What the task requires —
Every line in the data below from the one containing "for node in" down to the one containing "# ---- Curves", both included, must be retyped exactly; no other line is to appear.
◆ ◆ ◆ ◆
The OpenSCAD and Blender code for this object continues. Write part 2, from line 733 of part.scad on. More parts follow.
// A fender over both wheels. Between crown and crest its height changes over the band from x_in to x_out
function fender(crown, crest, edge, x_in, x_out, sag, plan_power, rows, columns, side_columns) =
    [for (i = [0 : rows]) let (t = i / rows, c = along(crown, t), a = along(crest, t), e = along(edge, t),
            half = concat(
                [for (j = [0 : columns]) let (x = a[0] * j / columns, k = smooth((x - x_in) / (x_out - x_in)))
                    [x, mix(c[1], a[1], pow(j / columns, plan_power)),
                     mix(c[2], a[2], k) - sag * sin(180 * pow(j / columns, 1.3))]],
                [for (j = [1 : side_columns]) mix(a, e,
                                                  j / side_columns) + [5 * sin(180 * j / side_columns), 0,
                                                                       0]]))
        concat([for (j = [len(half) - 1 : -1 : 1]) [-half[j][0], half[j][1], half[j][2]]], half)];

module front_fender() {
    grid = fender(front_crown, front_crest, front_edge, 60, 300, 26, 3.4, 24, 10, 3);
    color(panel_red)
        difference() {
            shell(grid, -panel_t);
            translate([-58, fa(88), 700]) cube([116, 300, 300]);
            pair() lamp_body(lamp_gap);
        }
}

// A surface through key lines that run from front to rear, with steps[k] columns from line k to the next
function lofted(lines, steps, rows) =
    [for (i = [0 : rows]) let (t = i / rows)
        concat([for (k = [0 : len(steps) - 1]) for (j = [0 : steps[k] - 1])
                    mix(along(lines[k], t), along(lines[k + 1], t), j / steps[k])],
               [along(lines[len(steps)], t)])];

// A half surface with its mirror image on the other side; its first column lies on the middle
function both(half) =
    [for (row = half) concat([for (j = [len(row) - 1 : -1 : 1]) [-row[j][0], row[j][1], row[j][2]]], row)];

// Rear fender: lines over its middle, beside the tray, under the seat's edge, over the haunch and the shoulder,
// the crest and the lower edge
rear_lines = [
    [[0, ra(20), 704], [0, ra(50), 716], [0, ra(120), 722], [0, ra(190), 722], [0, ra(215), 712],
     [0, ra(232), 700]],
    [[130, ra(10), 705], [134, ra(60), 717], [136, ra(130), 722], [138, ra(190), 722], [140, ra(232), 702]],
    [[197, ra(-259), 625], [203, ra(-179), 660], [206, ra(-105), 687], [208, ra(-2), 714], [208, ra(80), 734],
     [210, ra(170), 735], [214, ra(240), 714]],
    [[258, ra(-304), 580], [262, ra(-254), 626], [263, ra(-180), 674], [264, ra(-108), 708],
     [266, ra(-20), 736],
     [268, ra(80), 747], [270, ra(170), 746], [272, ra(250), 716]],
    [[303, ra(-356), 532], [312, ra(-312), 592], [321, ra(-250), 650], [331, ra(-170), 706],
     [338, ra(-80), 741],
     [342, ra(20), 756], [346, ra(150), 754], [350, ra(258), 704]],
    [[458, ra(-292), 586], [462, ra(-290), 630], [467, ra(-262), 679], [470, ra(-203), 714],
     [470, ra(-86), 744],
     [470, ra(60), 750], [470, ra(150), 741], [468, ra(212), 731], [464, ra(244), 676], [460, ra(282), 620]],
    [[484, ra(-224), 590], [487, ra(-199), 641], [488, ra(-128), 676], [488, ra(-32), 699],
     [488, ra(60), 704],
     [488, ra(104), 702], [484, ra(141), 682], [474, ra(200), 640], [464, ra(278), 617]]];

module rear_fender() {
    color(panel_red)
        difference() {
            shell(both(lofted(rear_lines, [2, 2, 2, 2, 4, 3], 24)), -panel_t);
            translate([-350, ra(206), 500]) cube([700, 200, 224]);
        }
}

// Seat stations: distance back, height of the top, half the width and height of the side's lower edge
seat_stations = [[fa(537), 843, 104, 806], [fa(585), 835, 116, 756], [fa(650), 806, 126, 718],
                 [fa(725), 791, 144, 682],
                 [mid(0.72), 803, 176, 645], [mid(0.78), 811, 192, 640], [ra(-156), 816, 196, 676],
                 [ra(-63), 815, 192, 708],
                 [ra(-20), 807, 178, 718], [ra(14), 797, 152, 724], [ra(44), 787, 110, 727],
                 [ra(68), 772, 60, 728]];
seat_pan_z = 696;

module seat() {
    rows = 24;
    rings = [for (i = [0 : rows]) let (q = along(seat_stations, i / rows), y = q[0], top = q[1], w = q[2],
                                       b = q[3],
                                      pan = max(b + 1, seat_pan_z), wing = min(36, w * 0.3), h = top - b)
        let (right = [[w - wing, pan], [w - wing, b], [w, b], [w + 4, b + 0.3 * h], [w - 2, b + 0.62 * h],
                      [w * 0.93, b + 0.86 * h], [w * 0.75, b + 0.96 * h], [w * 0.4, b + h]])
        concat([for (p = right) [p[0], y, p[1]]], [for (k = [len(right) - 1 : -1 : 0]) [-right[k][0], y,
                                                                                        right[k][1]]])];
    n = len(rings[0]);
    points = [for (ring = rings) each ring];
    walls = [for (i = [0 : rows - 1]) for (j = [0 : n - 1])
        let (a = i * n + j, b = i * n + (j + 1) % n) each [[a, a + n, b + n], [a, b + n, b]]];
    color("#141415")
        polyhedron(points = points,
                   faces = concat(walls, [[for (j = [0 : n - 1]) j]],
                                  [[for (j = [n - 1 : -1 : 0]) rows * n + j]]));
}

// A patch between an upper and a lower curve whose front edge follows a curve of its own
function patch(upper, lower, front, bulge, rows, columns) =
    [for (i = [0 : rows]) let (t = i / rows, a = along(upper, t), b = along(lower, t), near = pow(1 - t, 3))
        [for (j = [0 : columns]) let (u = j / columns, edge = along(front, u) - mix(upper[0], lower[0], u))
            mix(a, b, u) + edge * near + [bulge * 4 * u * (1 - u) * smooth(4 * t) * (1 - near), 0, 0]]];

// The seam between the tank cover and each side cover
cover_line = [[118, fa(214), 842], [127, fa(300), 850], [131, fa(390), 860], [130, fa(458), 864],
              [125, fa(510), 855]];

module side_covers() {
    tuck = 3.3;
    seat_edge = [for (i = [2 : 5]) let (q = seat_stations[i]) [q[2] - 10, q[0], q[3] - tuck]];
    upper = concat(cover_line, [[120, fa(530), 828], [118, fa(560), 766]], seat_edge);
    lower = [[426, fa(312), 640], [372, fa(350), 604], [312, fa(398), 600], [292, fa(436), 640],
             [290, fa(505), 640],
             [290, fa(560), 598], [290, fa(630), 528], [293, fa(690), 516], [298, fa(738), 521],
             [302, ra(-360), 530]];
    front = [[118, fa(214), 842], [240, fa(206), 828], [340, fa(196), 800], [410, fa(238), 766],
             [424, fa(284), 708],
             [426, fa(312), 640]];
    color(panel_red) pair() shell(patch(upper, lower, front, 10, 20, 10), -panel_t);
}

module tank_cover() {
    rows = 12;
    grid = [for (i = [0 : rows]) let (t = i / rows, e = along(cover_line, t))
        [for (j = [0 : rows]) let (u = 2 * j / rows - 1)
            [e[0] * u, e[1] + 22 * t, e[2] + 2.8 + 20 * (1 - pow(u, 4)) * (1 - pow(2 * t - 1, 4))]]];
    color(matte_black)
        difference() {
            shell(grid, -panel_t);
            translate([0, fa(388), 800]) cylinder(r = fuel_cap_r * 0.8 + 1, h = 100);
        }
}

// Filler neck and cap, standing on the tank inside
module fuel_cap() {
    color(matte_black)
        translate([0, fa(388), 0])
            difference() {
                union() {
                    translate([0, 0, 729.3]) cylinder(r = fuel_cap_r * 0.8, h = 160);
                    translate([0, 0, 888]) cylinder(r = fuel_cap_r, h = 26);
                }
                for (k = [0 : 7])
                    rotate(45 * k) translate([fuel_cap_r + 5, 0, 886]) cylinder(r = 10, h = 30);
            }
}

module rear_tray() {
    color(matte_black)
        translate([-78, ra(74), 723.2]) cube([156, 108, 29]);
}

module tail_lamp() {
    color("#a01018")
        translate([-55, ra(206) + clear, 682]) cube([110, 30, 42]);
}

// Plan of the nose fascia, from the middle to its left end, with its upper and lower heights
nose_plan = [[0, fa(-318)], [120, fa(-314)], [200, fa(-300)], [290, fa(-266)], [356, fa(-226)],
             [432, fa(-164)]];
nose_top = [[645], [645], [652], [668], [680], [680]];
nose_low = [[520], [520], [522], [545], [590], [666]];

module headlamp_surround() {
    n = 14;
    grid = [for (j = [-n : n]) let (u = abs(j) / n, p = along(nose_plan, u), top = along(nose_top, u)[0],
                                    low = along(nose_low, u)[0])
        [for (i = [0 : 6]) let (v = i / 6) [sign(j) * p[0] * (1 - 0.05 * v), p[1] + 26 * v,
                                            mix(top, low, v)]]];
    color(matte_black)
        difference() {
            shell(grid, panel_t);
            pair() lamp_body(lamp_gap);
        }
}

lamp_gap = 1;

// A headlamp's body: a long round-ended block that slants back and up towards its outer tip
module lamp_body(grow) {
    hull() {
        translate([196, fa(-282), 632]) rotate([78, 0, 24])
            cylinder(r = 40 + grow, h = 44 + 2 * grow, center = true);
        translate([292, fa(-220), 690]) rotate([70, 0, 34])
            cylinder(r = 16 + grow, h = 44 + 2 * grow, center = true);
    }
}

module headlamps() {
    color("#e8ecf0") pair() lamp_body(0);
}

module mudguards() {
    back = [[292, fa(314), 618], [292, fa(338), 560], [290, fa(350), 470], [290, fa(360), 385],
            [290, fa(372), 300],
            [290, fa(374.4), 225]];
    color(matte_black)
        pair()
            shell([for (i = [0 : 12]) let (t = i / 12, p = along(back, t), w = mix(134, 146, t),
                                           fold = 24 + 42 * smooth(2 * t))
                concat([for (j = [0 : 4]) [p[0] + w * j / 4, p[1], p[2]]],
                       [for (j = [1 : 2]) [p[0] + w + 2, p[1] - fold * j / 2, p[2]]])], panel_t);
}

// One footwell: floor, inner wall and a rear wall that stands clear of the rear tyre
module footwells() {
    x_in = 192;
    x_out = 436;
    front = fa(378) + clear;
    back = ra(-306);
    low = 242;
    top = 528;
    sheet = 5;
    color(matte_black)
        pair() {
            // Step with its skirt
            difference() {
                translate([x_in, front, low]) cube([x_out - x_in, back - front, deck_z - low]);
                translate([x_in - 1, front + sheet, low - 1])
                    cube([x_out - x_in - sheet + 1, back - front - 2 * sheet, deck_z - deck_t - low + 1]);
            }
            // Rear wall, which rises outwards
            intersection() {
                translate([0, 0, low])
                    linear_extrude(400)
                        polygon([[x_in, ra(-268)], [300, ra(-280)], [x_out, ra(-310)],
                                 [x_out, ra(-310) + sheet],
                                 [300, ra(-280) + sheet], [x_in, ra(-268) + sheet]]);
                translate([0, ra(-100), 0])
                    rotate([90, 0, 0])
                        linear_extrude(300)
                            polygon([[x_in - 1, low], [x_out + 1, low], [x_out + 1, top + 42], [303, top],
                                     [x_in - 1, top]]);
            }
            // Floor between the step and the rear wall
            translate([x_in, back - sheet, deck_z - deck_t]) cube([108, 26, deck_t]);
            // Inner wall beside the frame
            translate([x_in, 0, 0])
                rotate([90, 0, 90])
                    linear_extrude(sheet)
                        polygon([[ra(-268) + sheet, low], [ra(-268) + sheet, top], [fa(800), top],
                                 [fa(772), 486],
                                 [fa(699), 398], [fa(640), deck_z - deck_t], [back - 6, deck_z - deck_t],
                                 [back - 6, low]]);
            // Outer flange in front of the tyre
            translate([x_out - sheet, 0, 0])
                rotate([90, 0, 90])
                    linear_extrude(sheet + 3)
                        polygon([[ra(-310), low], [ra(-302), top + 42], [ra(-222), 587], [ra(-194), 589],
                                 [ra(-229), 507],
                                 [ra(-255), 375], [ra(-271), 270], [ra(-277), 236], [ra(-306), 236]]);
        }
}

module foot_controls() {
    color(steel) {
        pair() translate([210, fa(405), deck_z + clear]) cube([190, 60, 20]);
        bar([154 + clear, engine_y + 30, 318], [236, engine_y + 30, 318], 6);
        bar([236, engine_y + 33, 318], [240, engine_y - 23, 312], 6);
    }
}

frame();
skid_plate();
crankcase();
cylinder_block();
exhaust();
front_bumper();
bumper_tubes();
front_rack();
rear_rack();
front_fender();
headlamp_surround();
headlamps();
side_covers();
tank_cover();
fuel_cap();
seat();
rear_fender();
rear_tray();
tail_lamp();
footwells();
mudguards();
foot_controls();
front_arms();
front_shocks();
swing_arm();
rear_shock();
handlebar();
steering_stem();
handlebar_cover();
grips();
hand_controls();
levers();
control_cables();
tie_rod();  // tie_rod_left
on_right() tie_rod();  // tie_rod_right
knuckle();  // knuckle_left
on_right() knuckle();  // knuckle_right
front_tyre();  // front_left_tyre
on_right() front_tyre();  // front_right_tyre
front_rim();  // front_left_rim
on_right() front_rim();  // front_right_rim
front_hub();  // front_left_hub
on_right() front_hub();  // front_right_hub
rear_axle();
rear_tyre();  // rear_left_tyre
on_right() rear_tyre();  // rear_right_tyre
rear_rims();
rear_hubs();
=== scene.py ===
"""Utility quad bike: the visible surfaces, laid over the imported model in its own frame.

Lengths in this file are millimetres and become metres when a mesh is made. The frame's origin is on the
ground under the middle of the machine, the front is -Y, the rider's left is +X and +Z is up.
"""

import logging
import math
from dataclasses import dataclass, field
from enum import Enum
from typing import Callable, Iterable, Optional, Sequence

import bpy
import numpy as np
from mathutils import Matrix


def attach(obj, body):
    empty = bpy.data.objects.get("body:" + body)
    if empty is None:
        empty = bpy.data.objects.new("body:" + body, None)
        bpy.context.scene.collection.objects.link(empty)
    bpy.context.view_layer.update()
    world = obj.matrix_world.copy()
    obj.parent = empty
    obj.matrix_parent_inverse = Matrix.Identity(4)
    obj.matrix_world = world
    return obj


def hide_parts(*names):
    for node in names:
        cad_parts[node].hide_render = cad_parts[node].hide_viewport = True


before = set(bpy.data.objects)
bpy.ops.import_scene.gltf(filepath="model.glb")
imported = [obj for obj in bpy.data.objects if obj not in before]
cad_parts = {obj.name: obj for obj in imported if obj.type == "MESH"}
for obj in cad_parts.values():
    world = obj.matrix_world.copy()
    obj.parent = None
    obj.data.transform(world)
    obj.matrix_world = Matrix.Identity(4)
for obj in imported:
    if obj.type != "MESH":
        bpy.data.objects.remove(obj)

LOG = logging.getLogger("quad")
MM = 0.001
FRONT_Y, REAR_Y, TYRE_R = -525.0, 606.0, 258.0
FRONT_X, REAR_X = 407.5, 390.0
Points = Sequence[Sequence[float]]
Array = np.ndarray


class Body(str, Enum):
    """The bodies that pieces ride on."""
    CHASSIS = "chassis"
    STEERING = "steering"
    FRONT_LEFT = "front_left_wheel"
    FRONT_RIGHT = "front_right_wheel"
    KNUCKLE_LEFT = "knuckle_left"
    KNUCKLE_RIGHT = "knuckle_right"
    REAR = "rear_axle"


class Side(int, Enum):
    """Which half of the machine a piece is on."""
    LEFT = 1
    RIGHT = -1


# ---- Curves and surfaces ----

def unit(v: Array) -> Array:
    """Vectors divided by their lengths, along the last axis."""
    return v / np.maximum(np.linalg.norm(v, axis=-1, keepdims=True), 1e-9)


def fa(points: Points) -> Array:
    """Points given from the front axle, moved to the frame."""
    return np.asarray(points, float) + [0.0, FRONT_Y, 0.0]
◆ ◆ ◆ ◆
Exercise answer —
    for node in names:
        cad_parts[node].hide_render = cad_parts[node].hide_viewport = True


before = set(bpy.data.objects)
bpy.ops.import_scene.gltf(filepath="model.glb")
imported = [obj for obj in bpy.data.objects if obj not in before]
cad_parts = {obj.name: obj for obj in imported if obj.type == "MESH"}
for obj in cad_parts.values():
    world = obj.matrix_world.copy()
    obj.parent = None
    obj.data.transform(world)
    obj.matrix_world = Matrix.Identity(4)
for obj in imported:
    if obj.type != "MESH":
        bpy.data.objects.remove(obj)

LOG = logging.getLogger("quad")
MM = 0.001
FRONT_Y, REAR_Y, TYRE_R = -525.0, 606.0, 258.0
FRONT_X, REAR_X = 407.5, 390.0
Points = Sequence[Sequence[float]]
Array = np.ndarray


class Body(str, Enum):
    """The bodies that pieces ride on."""
    CHASSIS = "chassis"
    STEERING = "steering"
    FRONT_LEFT = "front_left_wheel"
    FRONT_RIGHT = "front_right_wheel"
    KNUCKLE_LEFT = "knuckle_left"
    KNUCKLE_RIGHT = "knuckle_right"
    REAR = "rear_axle"


class Side(int, Enum):
    """Which half of the machine a piece is on."""
    LEFT = 1
    RIGHT = -1


# ---- Curves and surfaces ----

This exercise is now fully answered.